Request:
Find and copy every line in the records that includes the string "from".

Stored records:
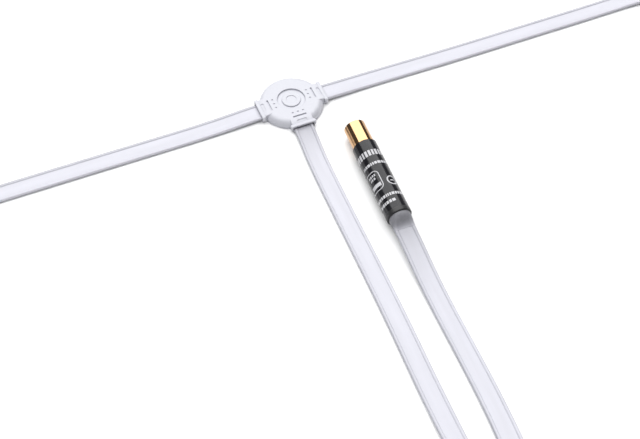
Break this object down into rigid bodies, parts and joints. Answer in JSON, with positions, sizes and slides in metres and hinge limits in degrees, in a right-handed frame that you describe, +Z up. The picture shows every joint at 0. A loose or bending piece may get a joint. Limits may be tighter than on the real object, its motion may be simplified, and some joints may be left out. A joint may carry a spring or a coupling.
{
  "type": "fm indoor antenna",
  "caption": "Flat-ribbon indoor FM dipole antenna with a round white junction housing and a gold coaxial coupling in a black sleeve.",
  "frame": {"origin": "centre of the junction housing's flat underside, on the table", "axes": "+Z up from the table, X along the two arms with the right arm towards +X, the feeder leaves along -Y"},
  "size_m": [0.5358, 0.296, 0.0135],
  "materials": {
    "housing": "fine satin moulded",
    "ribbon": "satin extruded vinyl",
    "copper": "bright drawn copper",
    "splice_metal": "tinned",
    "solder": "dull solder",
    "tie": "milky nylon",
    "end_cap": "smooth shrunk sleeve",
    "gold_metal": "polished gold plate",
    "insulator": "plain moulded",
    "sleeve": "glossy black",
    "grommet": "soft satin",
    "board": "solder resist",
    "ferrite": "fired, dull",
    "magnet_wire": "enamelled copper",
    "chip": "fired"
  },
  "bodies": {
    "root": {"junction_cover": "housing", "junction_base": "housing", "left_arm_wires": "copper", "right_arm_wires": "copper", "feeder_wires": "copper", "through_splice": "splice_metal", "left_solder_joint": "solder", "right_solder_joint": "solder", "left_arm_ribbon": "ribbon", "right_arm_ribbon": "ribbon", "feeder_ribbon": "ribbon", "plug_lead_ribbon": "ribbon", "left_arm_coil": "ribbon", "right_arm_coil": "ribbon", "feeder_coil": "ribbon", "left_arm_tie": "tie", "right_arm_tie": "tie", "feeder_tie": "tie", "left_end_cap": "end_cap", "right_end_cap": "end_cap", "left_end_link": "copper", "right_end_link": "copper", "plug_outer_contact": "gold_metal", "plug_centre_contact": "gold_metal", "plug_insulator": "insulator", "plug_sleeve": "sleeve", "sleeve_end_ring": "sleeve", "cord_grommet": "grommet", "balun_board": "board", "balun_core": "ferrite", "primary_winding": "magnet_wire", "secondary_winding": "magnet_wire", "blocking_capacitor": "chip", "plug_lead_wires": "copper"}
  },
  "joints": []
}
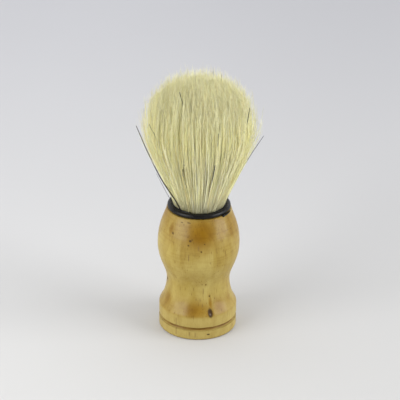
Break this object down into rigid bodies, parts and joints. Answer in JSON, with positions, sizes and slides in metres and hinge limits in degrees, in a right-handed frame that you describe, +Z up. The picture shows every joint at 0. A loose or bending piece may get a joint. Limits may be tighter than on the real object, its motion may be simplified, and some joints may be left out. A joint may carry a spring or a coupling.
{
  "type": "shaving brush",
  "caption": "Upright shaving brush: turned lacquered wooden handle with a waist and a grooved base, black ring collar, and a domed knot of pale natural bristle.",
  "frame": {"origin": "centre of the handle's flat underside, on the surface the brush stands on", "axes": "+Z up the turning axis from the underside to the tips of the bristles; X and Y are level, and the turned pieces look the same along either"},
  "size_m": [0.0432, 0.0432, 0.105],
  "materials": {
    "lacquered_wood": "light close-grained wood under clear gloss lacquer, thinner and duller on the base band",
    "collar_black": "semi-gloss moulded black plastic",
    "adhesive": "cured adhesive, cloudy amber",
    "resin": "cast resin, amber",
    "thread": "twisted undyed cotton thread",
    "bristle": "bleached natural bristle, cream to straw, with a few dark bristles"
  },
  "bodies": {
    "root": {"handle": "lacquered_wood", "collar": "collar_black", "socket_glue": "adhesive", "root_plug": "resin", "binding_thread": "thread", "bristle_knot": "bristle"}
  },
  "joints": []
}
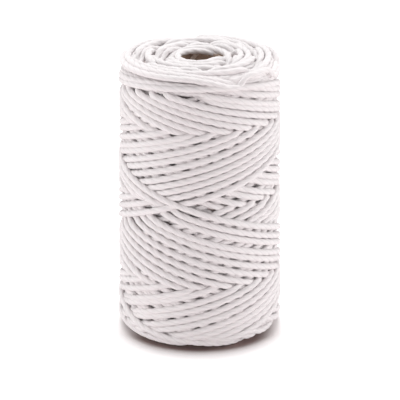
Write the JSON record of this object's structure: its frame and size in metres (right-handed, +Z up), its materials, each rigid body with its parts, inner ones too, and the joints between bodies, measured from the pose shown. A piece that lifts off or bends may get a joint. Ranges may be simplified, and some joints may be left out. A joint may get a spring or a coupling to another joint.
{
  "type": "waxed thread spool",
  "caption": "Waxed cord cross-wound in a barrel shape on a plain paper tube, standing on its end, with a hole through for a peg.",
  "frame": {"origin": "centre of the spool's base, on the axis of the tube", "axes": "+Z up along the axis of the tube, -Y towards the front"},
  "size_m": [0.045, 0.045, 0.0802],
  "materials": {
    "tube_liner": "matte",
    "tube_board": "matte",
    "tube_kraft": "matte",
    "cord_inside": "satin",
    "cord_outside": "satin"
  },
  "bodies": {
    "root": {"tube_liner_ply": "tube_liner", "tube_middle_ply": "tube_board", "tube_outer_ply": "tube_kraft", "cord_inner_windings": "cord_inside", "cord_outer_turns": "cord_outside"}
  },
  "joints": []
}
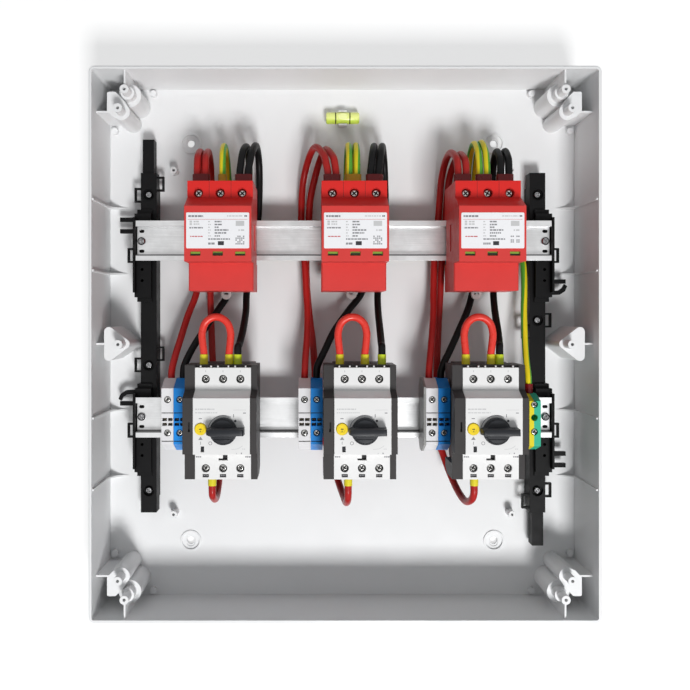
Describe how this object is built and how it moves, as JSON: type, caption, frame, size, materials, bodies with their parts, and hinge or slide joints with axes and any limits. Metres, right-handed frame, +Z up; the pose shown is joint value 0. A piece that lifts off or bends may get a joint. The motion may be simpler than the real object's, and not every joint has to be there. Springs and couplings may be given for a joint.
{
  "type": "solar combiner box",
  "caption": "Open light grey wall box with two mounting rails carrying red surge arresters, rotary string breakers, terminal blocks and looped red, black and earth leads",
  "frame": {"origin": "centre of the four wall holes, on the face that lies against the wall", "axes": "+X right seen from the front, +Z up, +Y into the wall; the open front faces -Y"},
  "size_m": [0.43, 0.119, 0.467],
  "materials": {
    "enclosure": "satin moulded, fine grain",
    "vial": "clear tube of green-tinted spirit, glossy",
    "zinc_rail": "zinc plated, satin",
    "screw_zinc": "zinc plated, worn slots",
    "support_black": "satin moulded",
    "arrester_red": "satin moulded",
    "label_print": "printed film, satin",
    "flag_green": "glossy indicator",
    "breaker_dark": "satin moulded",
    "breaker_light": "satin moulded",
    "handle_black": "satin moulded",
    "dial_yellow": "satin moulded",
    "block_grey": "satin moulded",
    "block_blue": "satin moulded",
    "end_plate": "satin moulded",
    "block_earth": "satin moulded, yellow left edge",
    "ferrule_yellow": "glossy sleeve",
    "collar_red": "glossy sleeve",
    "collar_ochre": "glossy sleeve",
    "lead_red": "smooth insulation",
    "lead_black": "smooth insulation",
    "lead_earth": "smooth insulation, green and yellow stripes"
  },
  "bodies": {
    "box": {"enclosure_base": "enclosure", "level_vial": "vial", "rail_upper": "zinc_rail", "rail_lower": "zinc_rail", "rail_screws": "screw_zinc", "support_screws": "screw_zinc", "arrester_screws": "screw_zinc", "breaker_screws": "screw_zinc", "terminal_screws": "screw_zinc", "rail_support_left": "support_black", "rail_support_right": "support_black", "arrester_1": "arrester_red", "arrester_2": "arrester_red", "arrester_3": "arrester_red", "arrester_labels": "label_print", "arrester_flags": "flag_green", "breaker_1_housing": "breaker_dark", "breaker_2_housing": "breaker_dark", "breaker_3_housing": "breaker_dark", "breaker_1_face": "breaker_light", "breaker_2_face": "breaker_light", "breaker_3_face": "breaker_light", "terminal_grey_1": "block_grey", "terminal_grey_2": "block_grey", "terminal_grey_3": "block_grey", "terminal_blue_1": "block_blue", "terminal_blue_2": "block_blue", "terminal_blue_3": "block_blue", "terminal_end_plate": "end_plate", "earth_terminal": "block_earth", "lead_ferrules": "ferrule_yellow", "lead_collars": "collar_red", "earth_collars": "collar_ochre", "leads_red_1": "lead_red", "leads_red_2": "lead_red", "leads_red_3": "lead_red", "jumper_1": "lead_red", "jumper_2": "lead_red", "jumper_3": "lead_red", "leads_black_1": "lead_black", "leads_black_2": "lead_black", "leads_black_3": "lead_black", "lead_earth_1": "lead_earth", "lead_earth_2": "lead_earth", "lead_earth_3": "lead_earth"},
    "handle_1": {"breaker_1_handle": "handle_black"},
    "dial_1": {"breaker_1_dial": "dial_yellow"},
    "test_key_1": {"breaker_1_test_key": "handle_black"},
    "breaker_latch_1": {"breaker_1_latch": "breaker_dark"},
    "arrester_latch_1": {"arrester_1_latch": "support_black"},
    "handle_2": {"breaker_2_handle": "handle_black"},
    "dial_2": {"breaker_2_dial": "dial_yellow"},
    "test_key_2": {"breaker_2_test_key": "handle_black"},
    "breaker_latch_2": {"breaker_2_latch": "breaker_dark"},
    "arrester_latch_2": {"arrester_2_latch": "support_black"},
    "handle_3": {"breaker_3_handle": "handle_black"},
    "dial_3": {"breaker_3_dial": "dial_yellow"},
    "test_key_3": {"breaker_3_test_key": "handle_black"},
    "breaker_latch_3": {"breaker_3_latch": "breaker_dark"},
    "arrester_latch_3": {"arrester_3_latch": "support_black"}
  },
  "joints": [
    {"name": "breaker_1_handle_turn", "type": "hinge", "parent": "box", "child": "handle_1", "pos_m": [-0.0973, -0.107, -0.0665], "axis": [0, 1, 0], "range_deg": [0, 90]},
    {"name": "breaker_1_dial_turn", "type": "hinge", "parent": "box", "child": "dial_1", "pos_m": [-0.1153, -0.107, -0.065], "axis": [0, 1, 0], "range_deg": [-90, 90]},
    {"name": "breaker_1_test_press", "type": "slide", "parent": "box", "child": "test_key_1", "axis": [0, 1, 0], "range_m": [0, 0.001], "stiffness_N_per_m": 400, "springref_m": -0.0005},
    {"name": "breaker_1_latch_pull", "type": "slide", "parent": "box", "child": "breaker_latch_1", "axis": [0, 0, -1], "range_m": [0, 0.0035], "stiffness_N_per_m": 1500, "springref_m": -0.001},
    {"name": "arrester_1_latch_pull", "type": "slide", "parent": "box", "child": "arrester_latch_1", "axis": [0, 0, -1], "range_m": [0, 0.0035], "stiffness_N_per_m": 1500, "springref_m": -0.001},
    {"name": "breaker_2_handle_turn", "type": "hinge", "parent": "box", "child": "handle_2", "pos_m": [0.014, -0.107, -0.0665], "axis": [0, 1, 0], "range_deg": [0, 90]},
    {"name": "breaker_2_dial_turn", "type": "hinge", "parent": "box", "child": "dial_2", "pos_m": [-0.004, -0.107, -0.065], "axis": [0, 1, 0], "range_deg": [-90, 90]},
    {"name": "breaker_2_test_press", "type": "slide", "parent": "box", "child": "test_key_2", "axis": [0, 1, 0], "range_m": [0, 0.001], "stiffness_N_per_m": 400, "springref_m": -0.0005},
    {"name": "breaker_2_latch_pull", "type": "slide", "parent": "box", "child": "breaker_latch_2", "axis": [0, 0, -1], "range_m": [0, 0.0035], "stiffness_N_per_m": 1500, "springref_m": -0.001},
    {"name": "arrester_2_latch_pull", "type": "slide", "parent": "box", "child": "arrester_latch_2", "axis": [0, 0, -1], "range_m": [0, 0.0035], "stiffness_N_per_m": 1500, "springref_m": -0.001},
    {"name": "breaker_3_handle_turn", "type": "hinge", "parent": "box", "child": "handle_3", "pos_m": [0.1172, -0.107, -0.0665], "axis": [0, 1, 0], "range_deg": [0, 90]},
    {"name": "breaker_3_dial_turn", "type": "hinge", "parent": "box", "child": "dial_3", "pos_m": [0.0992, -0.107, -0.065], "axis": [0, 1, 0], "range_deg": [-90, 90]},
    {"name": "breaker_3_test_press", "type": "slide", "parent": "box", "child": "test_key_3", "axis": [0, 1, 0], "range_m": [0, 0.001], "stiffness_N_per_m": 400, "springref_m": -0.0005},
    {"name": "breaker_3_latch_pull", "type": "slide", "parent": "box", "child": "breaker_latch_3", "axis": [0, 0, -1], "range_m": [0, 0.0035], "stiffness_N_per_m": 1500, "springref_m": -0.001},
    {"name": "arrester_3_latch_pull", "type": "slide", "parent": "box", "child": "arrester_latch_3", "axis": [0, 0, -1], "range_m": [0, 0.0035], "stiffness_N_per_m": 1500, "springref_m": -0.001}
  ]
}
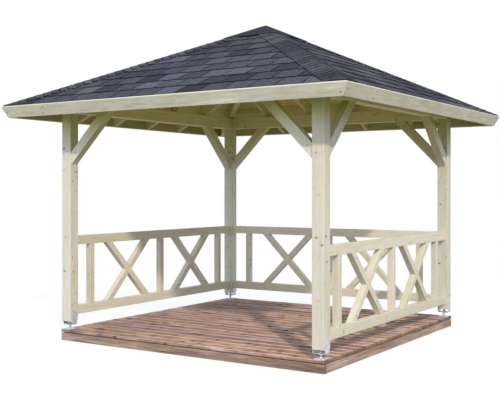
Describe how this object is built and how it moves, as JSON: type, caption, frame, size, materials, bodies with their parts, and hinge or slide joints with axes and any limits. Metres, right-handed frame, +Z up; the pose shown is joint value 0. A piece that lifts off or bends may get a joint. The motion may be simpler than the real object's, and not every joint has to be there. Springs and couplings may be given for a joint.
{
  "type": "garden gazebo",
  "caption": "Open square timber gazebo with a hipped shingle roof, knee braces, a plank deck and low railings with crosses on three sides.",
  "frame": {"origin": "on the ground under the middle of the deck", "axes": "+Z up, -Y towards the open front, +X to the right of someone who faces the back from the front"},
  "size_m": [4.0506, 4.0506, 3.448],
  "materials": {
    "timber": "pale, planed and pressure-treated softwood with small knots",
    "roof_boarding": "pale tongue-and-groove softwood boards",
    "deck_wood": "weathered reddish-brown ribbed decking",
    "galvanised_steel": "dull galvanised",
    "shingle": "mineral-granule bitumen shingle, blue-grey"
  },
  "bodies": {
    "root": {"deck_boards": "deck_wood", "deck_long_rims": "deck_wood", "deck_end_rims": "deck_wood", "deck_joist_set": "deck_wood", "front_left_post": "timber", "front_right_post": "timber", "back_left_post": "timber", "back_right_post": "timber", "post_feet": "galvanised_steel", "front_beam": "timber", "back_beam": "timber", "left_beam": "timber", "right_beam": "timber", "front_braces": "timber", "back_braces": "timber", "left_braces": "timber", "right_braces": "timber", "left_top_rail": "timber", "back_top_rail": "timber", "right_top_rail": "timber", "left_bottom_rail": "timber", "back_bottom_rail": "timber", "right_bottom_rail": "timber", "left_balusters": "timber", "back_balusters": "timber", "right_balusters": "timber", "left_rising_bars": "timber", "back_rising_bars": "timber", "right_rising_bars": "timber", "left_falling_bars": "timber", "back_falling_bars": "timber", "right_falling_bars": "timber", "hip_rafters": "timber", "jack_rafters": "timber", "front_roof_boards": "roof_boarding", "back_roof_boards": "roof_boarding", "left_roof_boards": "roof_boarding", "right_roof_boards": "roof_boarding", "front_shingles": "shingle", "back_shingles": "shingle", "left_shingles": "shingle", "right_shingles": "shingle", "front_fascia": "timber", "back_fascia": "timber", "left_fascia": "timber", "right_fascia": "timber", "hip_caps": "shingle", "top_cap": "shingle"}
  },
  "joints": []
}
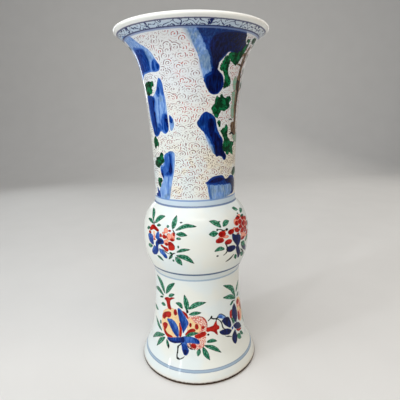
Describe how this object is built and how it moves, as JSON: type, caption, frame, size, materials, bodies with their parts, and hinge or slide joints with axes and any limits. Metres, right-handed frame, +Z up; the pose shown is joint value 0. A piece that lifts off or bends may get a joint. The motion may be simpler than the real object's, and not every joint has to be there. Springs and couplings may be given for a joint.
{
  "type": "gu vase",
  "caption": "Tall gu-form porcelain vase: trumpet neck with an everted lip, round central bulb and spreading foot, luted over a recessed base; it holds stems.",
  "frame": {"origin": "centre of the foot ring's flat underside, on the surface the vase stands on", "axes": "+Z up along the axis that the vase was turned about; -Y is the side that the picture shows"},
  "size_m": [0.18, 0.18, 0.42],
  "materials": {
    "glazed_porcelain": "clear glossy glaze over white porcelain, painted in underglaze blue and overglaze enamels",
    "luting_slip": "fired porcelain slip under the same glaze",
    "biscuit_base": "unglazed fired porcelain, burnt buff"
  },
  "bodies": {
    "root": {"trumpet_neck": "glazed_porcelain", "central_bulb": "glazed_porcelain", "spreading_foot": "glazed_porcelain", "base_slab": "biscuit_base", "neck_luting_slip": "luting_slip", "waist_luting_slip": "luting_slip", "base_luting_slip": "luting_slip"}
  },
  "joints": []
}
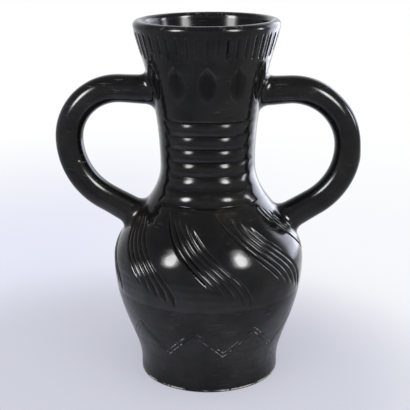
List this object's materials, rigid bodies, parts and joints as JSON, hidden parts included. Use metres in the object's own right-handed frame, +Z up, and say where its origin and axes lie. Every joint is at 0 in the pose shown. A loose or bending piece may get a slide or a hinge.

Correct response:
  "frame": {"origin": "centre of the junction housing's flat underside, on the table", "axes": "+Z up from the table, X along the two arms with the right arm towards +X, the feeder leaves along -Y"},
  "frame": {"origin": "centre of the handle's flat underside, on the surface the brush stands on", "axes": "+Z up the turning axis from the underside to the tips of the bristles; X and Y are level, and the turned pieces look the same along either"},
Write the JSON record of this object's structure: its frame and size in metres (right-handed, +Z up), its materials, each rigid body with its parts, inner ones too, and the joints between bodies, measured from the pose shown. A piece that lifts off or bends may get a joint. Ranges may be simplified, and some joints may be left out. A joint may get a spring or a coupling to another joint.
  "frame": {"origin": "centre of the four wall holes, on the face that lies against the wall", "axes": "+X right seen from the front, +Z up, +Y into the wall; the open front faces -Y"},
  "frame": {"origin": "on the ground under the middle of the deck", "axes": "+Z up, -Y towards the open front, +X to the right of someone who faces the back from the front"},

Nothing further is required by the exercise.